● **What to produce**: Check each line of the material below, and copy it if it holds the string "None".

● **Data section**:

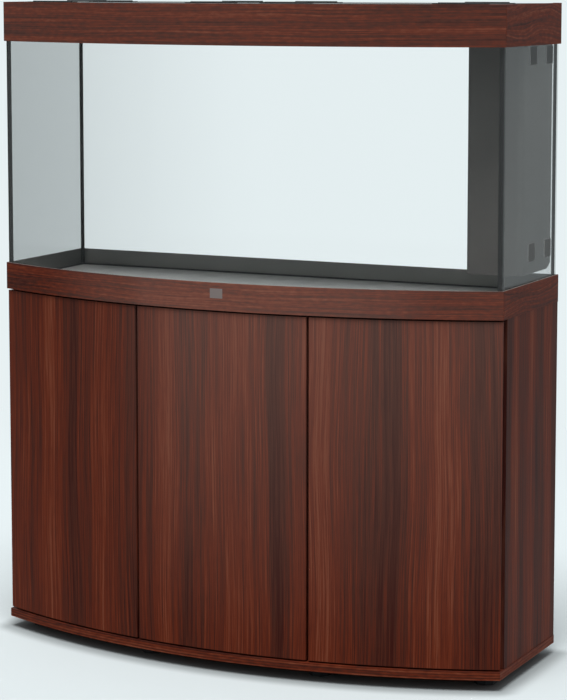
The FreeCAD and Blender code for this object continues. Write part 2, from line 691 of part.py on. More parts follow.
def filter_pump():
    """Pump at the top of the front chamber, standing on the housing's shelf, with its outlet pipe."""
    w, d, h = PUMP
    x0 = OUTLET_X - w / 2
    y0 = PUMP_Y - d / 2
    z0 = Z_PUMP_SHELF
    block = bevel(box(x0, x0 + w, y0, y0 + d, z0, z0 + h), BASKET_BEVEL)
    impeller = rod(OUTLET_X, PUMP_Y, z0 - IMPELLER_L, IMPELLER_D, IMPELLER_L)
    start = FILTER_Y0 - OUTLET_OUT
    pipe = rod(OUTLET_X, start, OUTLET_Z, OUTLET_D, y0 - start, Vector(0, 1, 0))
    bore = rod(OUTLET_X, start, OUTLET_Z, OUTLET_BORE, y0 - start, Vector(0, 1, 0))
    return block.multiFuse([impeller, pipe]).cut(bore).removeSplitter()


def heater():
    """Glass heater beside the pump, hung by its head from the shelf."""
    head_d, head_h = HEATER_HEAD
    tube = rod(HEATER_X, HEATER_Y, Z_PUMP_SHELF - HEATER_L, HEATER_D, HEATER_L)
    return tube.fuse(rod(HEATER_X, HEATER_Y, Z_PUMP_SHELF, head_d, head_h))


# ================================================================ hood
RIM_INSET = BAND_T + FRAME_WALL + RIM_W                 # flaps' outer edges behind the outline
STRIP_Y0 = STRIP_OFFSET - LIGHT_STRIP / 2               # front hinge line
STRIP_Y1 = STRIP_OFFSET + LIGHT_STRIP / 2               # rear hinge line
FLAP_X = WIDTH / 2 - RIM_INSET
REAR_FLAP_X0 = -WIDTH / 2 + CABLE_COVER[0] + RIM_W


def flap_area(x0, x1, front, grow, z0, z1):
    """Plan area of one flap, grown or shrunk on its free sides, up to its hinge line."""
    if front:
        y0, y1 = -DEPTH, STRIP_Y0
    else:
        y0, y1 = STRIP_Y1, REAR - RIM_INSET + grow
    area = box(x0 - grow, x1 + grow, y0, y1, z0, z1)
    if front:
        area = area.common(bow(RIM_INSET - grow, 0, 0, z0, z1))
    return area


FLAPS = {
    "flap_front_left": (-FLAP_X, -FLAP_GAP, True),
    "flap_front_right": (FLAP_GAP, FLAP_X, True),
    "flap_rear_left": (REAR_FLAP_X0, -FLAP_GAP, False),
    "flap_rear_right": (FLAP_GAP, FLAP_X, False),
}


def barrel_middles(x0, x1):
    return (x0 + BARREL_FROM_END, x1 - BARREL_FROM_END)


def hinge_y(front):
    return STRIP_Y0 if front else STRIP_Y1


def hinge_strip(front, x0, x1, width):
    """A strip of deck height from a hinge line towards its flap."""
    y = hinge_y(front)
    y_low, y_high = (y - width, y) if front else (y, y + width)
    return box(x0, x1, y_low, y_high, Z_DECK - FLAP_T, Z_DECK)


def flap(x0, x1, front):
    """A lid with two barrels on its hinge line, open below so that they snap on their pins."""
    y = hinge_y(front)
    gap = BARREL_D / 2 + EAR_GAP
    plate = flap_area(x0, x1, front, 0, Z_DECK - FLAP_T, Z_DECK)
    plate = plate.cut(hinge_strip(front, x0, x1, gap))
    for x in barrel_middles(x0, x1):
        start, end = x - BARREL_L / 2, x + BARREL_L / 2
        barrel = rod(start, y, Z_DECK, BARREL_D, BARREL_L, Vector(1, 0, 0))
        plate = plate.multiFuse([hinge_strip(front, start, end, gap), barrel])
        plate = plate.cut(rod(start, y, Z_DECK, FLAP_PIN_D + 2 * BARREL_PLAY, BARREL_L, Vector(1, 0, 0)))
        plate = plate.cut(box(start, end, y - CLIP_MOUTH / 2, y + CLIP_MOUTH / 2, Z_DECK - BARREL_D, Z_DECK))
    return plate.removeSplitter()


def hood_frame():
    """Moulded hood: outer wall, flange on the rim of the glass, deck with rabbets, ears and pins."""
    wall_in = BAND_T + FRAME_WALL
    wall = bow_ring(BAND_T, wall_in, Z_HOOD, Z_DECK)
    flange_z = Z_GLASS_TOP + REST_GAP
    flange = bow_ring(wall_in, wall_in + FLANGE_W, flange_z, flange_z + FLANGE_T)
    deck = bow(wall_in, wall_in, wall_in, Z_DECK - DECK_T, Z_DECK)
    slot_y = BARREL_D / 2 + EAR_GAP
    for x0, x1, front in FLAPS.values():
        deck = deck.cut(flap_area(x0, x1, front, FLAP_GAP, Z_DECK - FLAP_T - REST_GAP, Z_DECK))
        deck = deck.cut(flap_area(x0, x1, front, -FLAP_LEDGE, Z_DECK - DECK_T, Z_DECK))
        y = hinge_y(front)
        for x in barrel_middles(x0, x1):
            half = BARREL_L / 2 + EAR_GAP
            deck = deck.cut(box(x - half, x + half, y - slot_y, y + slot_y, Z_DECK - DECK_T, Z_DECK))
            ears = [box(start, start + EAR_L, y - EAR_W / 2, y + EAR_W / 2, Z_DECK - DECK_T, Z_DECK + EAR_UP)
                    for start in (x - half - EAR_L, x + half)]
            pin = rod(x - half, y, Z_DECK, FLAP_PIN_D, 2 * half, Vector(1, 0, 0))
            deck = deck.multiFuse(ears + [pin])
    frame = wall.multiFuse([flange, deck])
    for x in gland_places():
        frame = frame.cut(rod(x, REAR - BAND_T - FRAME_WALL, gland_z(), GLAND_D, FRAME_WALL, Vector(0, 1, 0)))
    return frame.removeSplitter()


def gland_places():
    return (-WIDTH / 2 + CABLE_COVER[0] / 2 + RIM_W, WIDTH / 2 - CABLE_COVER[0])


def gland_z():
    return (Z_GLASS_TOP + Z_DECK) / 2


def cable_glands():
    """Soft grommets in the hood's rear wall."""
    made = []
    y = REAR - BAND_T - GLAND_L
    for x in gland_places():
        body = rod(x, y, gland_z(), GLAND_D, GLAND_L, Vector(0, 1, 0))
        made.append(body.cut(rod(x, y, gland_z(), GLAND_BORE, GLAND_L, Vector(0, 1, 0))))
    return Part.makeCompound(made)


def hood_band():
    return decor_band(Z_HOOD, Z_HOOD_TOP)


def cable_cover():
    """Raised cover for cables on the deck's rear left corner."""
    w, d, h = CABLE_COVER
    x0 = -WIDTH / 2 + BAND_T + FRAME_WALL
    y1 = REAR - BAND_T - FRAME_WALL
    return soften(box(x0, x0 + w, y1 - d, y1, Z_DECK, Z_DECK + h), COVER_R)


def light_unit():
    """Housing under the deck, open below, with a block of sockets at each end."""
    z1 = Z_DECK - DECK_T
    z0 = z1 - LIGHT_H
    y0 = STRIP_OFFSET - LIGHT_W / 2
    y1 = STRIP_OFFSET + LIGHT_W / 2
    unit = box(-LIGHT_X, LIGHT_X, y0, y1, z0, z1)
    inside_x = LIGHT_X - END_BLOCK
    return unit.cut(box(-inside_x, inside_x, y0 + LIGHT_WALL, y1 - LIGHT_WALL, z0, z1 - LIGHT_WALL))


def tube_axes():
    z = Z_DECK - DECK_T - LIGHT_H / 2 - LIGHT_WALL
    return [(STRIP_OFFSET + s * TUBE_SPACING / 2, z) for s in (-1, 1)]


def light_tubes():
    half = LIGHT_X - END_BLOCK - CAP_L
    return Part.makeCompound([rod(-half, y, z, TUBE_D, 2 * half, Vector(1, 0, 0)) for y, z in tube_axes()])


def tube_caps():
    """Screw caps between the tubes' ends and the blocks of sockets."""
    start = LIGHT_X - END_BLOCK - CAP_L
    caps = [rod(start, y, z, CAP_D, CAP_L, Vector(1, 0, 0)) for y, z in tube_axes()]
    return Part.makeCompound(caps + [mirrored(c) for c in caps])


# ================================================================ all nodes
def doors():
    """Panel, hinge cups and strike plate of each door, by node name."""
    nodes = {}
    spans = {
        "door_left": (-END_ANGLE, -JOINT_ANGLE - HALF_JOINT, CATCHES["left"]),
        "door_centre": (-JOINT_ANGLE + HALF_JOINT, JOINT_ANGLE - HALF_JOINT, CATCHES["centre"]),
    }
    for name, (a0, a1, x_catch) in spans.items():
        strike_a = math.asin(x_catch / (FACE_R - STRIKE_Y))
        nodes[name] = door_panel(a0, a1, cup_angle(a0))
        cups = [placed(hinge_cup(), cup_angle(a0), z) for z in hinge_levels()]
        nodes[name + "_cups"] = Part.makeCompound(cups)
        nodes[name + "_strike"] = strike_plate(strike_a)
    for part in ("", "_cups", "_strike"):
        nodes["door_right" + part] = mirrored(nodes["door_left" + part])
    return nodes


def all_nodes():
    nodes = {
        "base_board": base_board(),
        "side_panel_left": mirrored(side_panel()),
        "side_panel_right": side_panel(),
        "partition_left": mirrored(partition()),
        "partition_right": partition(),
        "top_board": top_board(),
        "back_panel": back_panel(),
        "shelf_left": mirrored(shelf()),
        "shelf_right": shelf(),
        "shelf_supports": shelf_supports(),
        "feet": feet(),
        "hinge_arms": hinge_arms(),
        "catch_housings": Part.makeCompound([catch_housing(x) for x in CATCHES.values()]),
        "catch_plunger_left": plunger(CATCHES["left"]),
        "catch_plunger_centre": plunger(CATCHES["centre"]),
        "catch_plunger_right": plunger(CATCHES["right"]),
        "base_frame": base_frame(),
        "base_frame_band": base_frame_band(),
        "badge_plate": badge_plate(),
        "bottom_pane": bottom_pane(),
        "front_pane": front_pane(),
        "side_pane_left": mirrored(side_pane()),
        "side_pane_right": side_pane(),
        "rear_pane": rear_pane(),
        "silicone_seams": silicone_seams(),
        "cross_brace": cross_brace(),
        "filter_housing": filter_housing(),
        "filter_lid": filter_lid(),
        "filter_pads": filter_pads(),
        "filter_baskets": filter_baskets(),
        "filter_sponges": filter_sponges(),
        "filter_pump": filter_pump(),
        "heater": heater(),
        "hood_frame": hood_frame(),
        "hood_band": hood_band(),
        "cable_cover": cable_cover(),
        "cable_glands": cable_glands(),
        "light_unit": light_unit(),
        "light_tubes": light_tubes(),
        "tube_caps": tube_caps(),
    }
    nodes.update(doors())
    for name, (x0, x1, front) in FLAPS.items():
        nodes[name] = flap(x0, x1, front)
    return nodes


os.makedirs("parts", exist_ok=True)
for name, shape in all_nodes().items():
    shape.exportStep("parts/" + name + ".step")
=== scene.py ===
import math
from collections import namedtuple

import bpy
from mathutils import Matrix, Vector


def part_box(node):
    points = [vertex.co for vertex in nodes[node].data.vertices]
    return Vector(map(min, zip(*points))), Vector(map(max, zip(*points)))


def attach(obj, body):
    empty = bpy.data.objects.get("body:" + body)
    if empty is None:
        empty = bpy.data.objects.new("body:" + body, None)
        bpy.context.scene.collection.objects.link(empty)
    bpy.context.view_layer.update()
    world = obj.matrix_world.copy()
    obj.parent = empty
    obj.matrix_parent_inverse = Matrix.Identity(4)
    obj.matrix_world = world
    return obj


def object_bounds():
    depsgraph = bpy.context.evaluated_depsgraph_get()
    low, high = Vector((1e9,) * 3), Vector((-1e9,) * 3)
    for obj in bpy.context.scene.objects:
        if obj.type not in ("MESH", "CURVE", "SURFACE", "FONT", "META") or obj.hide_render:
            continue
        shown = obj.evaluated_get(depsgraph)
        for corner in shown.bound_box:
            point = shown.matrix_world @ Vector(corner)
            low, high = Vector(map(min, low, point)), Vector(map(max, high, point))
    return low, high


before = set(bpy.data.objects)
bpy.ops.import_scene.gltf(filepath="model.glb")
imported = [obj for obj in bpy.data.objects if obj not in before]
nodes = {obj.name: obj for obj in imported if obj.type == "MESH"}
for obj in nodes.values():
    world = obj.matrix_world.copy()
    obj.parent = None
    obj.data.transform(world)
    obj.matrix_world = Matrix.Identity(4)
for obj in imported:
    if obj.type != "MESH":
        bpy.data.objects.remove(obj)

scene = bpy.context.scene
cad_low, cad_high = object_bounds()

# Lengths are in metres, angles in degrees. +X is the object's right, -Y its front, +Z up.
BACKGROUND = (0.806, 0.880, 0.896)      # the pale floor and backdrop, as linear values


def rgb(hexa):
    """A written sRGB colour as linear values."""
    parts = [int(hexa[i:i + 2], 16) / 255 for i in (0, 2, 4)]
    return tuple(c / 12.92 if c <= 0.04045 else ((c + 0.055) / 1.055) ** 2.4 for c in parts)


# ---------------------------------------------------------------- node helpers
# Noise stretched along two directions: cells per metre along each, layer, detail, roughness
Grain = namedtuple("Grain", "u v layer detail roughness")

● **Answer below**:
    if empty is None:
        empty = bpy.data.objects.new("body:" + body, None)
    obj.parent = None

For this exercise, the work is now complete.